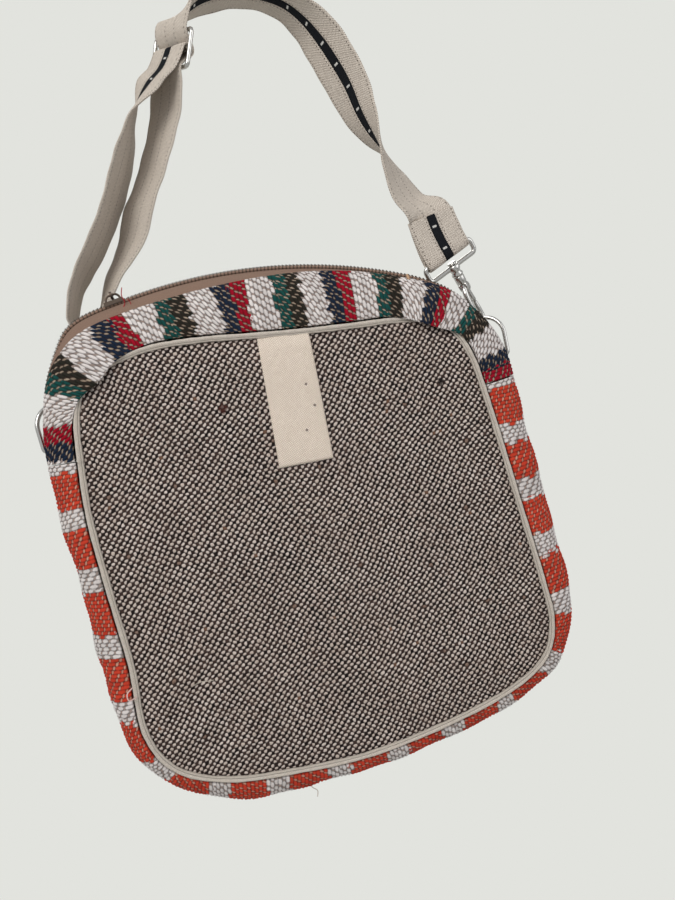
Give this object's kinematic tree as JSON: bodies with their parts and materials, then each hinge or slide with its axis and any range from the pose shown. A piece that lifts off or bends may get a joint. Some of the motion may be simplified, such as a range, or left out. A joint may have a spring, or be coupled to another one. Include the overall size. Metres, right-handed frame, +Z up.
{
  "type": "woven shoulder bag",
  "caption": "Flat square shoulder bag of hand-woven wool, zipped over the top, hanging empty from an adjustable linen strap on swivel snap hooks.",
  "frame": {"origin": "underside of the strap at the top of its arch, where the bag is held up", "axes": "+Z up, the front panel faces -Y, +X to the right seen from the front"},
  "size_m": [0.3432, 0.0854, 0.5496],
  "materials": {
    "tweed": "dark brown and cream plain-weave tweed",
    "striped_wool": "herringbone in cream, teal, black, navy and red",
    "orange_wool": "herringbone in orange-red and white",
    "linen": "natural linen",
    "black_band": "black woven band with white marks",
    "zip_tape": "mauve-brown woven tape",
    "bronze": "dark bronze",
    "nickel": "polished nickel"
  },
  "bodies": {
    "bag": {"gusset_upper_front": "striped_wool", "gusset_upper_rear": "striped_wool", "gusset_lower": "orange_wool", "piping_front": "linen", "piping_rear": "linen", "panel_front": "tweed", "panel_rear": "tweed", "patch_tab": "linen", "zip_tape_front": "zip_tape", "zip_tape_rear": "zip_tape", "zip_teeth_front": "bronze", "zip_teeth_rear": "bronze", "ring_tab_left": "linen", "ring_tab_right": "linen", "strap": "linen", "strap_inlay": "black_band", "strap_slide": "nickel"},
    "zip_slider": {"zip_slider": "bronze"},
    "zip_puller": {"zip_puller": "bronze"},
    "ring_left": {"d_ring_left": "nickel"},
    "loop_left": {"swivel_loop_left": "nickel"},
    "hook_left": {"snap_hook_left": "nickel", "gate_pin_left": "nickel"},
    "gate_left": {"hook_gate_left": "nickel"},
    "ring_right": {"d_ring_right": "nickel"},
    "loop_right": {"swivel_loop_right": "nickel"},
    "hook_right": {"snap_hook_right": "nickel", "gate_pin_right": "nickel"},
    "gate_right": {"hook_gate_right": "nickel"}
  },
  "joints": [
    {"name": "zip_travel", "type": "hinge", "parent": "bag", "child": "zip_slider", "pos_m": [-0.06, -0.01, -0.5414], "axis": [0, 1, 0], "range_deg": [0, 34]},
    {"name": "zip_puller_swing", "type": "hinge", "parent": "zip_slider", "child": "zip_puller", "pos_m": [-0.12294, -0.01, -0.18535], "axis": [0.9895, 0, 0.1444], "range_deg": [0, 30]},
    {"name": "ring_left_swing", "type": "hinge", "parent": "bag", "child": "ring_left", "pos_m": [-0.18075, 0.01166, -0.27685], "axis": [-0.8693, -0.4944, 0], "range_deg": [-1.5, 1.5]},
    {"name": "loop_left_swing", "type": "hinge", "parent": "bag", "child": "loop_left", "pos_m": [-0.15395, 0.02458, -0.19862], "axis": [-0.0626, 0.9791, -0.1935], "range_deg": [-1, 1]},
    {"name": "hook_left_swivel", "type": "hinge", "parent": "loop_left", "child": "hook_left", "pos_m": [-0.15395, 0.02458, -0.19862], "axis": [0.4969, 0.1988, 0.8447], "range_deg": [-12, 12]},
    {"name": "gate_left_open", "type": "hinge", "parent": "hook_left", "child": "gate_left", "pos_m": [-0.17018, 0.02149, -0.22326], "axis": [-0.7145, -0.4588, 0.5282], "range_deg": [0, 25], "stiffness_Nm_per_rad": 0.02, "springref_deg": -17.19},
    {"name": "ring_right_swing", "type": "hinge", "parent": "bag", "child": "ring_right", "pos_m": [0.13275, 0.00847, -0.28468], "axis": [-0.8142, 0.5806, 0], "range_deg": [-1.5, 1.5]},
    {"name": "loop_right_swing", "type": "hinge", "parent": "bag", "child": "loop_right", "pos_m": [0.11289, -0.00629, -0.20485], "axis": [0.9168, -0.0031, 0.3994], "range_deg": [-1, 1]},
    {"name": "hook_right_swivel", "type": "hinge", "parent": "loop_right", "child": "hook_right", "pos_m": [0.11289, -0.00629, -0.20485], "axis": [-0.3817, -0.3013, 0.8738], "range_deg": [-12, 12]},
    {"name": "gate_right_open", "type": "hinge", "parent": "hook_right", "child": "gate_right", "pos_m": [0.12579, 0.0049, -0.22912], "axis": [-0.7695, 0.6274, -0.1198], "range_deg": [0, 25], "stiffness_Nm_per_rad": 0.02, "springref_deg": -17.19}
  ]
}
--
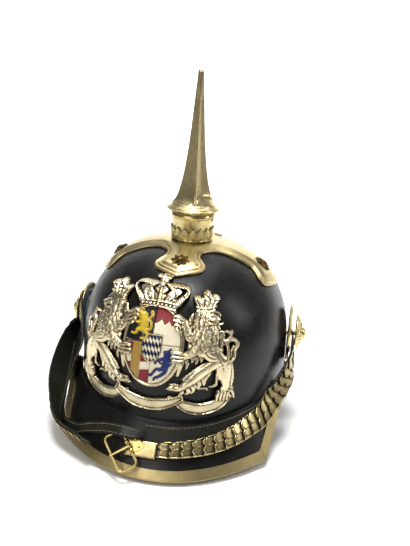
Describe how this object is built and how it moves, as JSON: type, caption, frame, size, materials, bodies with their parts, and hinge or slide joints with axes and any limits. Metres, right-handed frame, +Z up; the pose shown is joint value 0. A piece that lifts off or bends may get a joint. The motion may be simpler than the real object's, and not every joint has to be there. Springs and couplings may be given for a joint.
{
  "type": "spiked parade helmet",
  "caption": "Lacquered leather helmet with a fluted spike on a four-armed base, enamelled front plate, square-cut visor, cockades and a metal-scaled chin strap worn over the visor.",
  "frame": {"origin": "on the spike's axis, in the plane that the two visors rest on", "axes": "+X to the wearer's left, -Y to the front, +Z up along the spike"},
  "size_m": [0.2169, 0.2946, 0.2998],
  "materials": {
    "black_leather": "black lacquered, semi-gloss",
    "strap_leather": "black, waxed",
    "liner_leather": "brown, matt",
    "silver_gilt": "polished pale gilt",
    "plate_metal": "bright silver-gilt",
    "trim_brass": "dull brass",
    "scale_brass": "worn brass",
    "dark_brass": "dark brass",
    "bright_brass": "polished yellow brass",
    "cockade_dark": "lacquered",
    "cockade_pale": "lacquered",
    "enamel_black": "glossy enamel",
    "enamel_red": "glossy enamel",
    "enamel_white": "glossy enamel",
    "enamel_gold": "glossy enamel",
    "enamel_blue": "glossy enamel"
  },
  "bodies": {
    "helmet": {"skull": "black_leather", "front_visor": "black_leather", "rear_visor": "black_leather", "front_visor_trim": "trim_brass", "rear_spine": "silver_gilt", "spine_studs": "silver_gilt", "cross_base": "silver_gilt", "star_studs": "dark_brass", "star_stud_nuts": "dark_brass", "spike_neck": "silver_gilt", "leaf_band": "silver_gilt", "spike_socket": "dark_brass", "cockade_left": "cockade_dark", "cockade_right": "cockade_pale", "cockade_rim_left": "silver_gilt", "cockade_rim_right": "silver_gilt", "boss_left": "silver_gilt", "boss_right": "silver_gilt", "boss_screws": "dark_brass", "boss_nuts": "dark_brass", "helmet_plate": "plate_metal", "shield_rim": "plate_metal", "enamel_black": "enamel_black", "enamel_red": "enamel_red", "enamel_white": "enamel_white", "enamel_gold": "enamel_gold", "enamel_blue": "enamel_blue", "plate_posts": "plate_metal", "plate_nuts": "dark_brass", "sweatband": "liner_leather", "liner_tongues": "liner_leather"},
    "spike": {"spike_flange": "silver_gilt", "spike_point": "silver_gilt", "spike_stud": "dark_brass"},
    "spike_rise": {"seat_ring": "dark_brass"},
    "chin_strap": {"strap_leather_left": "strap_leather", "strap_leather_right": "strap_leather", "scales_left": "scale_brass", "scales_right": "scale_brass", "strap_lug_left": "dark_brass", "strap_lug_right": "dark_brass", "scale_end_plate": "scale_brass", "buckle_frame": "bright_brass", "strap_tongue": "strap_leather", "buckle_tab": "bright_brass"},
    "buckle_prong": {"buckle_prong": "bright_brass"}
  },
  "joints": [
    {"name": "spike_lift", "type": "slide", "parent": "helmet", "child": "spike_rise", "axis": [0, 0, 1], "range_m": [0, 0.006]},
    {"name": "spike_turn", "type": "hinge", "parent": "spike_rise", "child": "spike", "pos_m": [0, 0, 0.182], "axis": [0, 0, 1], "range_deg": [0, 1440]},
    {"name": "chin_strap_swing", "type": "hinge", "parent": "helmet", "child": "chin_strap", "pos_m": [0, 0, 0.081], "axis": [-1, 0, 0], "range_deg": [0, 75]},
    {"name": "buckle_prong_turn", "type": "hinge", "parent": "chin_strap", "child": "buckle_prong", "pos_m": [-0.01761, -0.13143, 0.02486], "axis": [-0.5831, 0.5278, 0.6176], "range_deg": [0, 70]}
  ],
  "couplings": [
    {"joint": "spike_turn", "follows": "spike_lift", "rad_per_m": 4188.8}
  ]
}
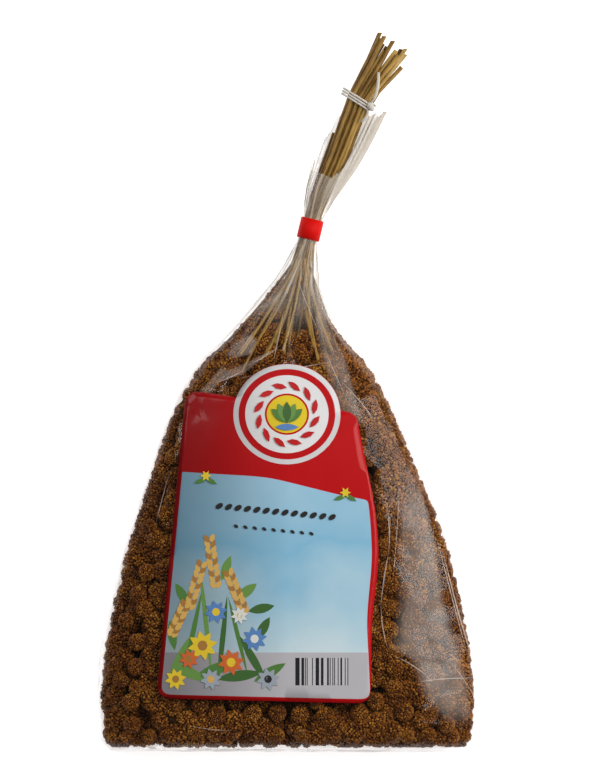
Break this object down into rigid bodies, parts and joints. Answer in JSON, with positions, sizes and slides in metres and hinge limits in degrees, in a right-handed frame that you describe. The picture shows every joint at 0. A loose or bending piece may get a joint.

**Problem requirements:** Scan the material and collect every line that contains "bends".

**Exercise solution:**
Give this object's kinematic tree as JSON: bodies with their parts and materials, then each hinge or slide with its axis and any range from the pose shown. A piece that lifts off or bends may get a joint. Some of the motion may be simplified, such as a range, or left out. A joint may have a spring, or be coupled to another one. Include the overall size. Metres, right-handed frame, +Z up.
Describe how this object is built and how it moves, as JSON: type, caption, frame, size, materials, bodies with their parts, and hinge or slide joints with axes and any limits. Metres, right-handed frame, +Z up; the pose shown is joint value 0. A piece that lifts off or bends may get a joint. The motion may be simpler than the real object's, and not every joint has to be there. Springs and couplings may be given for a joint.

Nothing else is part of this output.